Data extract:
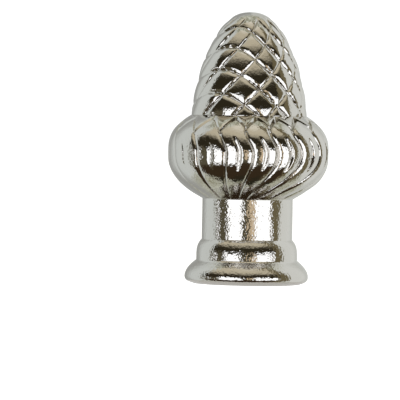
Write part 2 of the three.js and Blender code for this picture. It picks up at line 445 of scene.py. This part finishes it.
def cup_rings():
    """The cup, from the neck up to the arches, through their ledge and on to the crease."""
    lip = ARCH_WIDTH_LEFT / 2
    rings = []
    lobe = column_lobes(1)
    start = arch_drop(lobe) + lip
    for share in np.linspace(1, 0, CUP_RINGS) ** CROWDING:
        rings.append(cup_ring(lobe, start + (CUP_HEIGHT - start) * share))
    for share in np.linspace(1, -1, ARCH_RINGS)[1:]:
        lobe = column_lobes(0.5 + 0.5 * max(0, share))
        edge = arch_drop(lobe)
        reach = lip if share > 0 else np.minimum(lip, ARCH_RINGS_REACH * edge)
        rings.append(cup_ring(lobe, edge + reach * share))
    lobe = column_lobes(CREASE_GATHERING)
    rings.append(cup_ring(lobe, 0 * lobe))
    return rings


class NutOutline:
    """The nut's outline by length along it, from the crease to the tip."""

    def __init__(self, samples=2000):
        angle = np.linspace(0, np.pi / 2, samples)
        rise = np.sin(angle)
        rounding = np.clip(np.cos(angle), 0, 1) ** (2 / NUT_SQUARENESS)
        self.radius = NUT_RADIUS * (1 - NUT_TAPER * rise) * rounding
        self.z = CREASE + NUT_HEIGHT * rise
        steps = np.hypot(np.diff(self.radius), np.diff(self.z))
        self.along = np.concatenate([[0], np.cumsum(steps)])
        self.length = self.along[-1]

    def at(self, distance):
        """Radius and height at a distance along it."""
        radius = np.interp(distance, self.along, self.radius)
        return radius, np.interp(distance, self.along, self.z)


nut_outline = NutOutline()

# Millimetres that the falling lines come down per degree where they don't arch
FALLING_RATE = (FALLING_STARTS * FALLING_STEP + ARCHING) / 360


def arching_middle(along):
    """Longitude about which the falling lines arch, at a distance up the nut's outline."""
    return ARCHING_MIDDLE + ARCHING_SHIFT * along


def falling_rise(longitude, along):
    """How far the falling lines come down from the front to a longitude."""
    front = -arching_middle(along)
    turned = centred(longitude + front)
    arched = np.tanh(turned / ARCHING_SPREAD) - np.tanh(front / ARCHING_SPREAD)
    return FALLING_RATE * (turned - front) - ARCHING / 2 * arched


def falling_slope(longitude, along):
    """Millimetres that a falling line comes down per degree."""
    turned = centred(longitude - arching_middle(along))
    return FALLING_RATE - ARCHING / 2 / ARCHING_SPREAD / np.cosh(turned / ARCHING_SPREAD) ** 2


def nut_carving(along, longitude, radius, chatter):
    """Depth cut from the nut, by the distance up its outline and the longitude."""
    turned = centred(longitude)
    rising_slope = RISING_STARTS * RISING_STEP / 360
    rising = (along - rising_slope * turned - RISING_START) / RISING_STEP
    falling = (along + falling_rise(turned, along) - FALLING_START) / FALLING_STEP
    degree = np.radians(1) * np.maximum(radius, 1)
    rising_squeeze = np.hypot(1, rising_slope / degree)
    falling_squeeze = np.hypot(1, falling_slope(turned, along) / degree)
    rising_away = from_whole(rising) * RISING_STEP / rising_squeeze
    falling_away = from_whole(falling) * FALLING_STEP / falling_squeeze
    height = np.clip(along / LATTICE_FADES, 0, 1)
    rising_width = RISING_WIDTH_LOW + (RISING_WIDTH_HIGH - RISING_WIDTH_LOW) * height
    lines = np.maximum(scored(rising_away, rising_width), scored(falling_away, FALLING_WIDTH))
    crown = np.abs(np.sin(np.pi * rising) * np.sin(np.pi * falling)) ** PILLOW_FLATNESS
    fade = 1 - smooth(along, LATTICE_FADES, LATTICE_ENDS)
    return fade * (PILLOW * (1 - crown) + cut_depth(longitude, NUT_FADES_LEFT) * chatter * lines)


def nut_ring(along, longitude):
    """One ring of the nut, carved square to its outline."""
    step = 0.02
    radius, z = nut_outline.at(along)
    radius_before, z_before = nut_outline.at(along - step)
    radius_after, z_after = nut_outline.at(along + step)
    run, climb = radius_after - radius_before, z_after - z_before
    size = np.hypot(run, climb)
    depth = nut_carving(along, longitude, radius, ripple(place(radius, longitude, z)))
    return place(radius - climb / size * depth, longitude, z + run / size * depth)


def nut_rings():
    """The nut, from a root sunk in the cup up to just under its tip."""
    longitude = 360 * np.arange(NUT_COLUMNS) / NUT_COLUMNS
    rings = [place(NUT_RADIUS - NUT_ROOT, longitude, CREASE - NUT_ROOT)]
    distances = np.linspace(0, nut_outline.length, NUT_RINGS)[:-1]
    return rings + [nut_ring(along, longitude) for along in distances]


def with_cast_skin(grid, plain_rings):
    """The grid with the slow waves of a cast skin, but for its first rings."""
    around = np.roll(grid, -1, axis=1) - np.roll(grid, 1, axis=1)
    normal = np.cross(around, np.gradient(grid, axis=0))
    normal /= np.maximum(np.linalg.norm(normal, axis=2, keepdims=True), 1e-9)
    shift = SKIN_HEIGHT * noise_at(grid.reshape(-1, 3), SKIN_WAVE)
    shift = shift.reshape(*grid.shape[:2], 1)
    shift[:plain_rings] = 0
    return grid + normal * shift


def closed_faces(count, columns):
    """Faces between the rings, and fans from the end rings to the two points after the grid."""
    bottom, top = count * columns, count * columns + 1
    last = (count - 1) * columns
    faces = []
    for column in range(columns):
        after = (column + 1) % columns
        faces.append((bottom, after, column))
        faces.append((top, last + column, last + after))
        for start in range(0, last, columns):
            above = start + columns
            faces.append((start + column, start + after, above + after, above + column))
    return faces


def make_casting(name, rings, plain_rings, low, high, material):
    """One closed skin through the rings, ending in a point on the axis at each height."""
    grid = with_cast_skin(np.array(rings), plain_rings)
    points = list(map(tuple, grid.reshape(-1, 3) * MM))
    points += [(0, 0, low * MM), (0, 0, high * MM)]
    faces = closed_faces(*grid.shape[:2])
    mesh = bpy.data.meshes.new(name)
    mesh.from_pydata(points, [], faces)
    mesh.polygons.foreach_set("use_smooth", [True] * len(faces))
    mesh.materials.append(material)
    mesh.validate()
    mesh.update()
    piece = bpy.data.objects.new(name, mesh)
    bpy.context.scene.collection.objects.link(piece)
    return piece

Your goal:
Write down again the exact lines running from the beginning of the data to the line containing "self.length = self.along[-1]", with both ends included.

Output of the exercise:
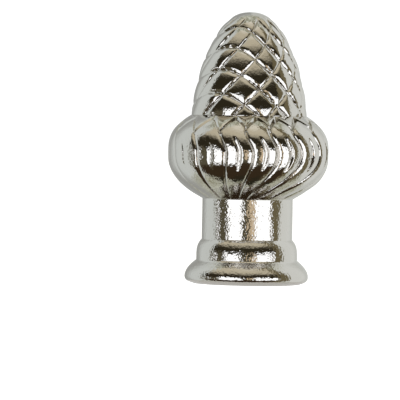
Write part 2 of the three.js and Blender code for this picture. It picks up at line 445 of scene.py. This part finishes it.
def cup_rings():
    """The cup, from the neck up to the arches, through their ledge and on to the crease."""
    lip = ARCH_WIDTH_LEFT / 2
    rings = []
    lobe = column_lobes(1)
    start = arch_drop(lobe) + lip
    for share in np.linspace(1, 0, CUP_RINGS) ** CROWDING:
        rings.append(cup_ring(lobe, start + (CUP_HEIGHT - start) * share))
    for share in np.linspace(1, -1, ARCH_RINGS)[1:]:
        lobe = column_lobes(0.5 + 0.5 * max(0, share))
        edge = arch_drop(lobe)
        reach = lip if share > 0 else np.minimum(lip, ARCH_RINGS_REACH * edge)
        rings.append(cup_ring(lobe, edge + reach * share))
    lobe = column_lobes(CREASE_GATHERING)
    rings.append(cup_ring(lobe, 0 * lobe))
    return rings


class NutOutline:
    """The nut's outline by length along it, from the crease to the tip."""

    def __init__(self, samples=2000):
        angle = np.linspace(0, np.pi / 2, samples)
        rise = np.sin(angle)
        rounding = np.clip(np.cos(angle), 0, 1) ** (2 / NUT_SQUARENESS)
        self.radius = NUT_RADIUS * (1 - NUT_TAPER * rise) * rounding
        self.z = CREASE + NUT_HEIGHT * rise
        steps = np.hypot(np.diff(self.radius), np.diff(self.z))
        self.along = np.concatenate([[0], np.cumsum(steps)])
        self.length = self.along[-1]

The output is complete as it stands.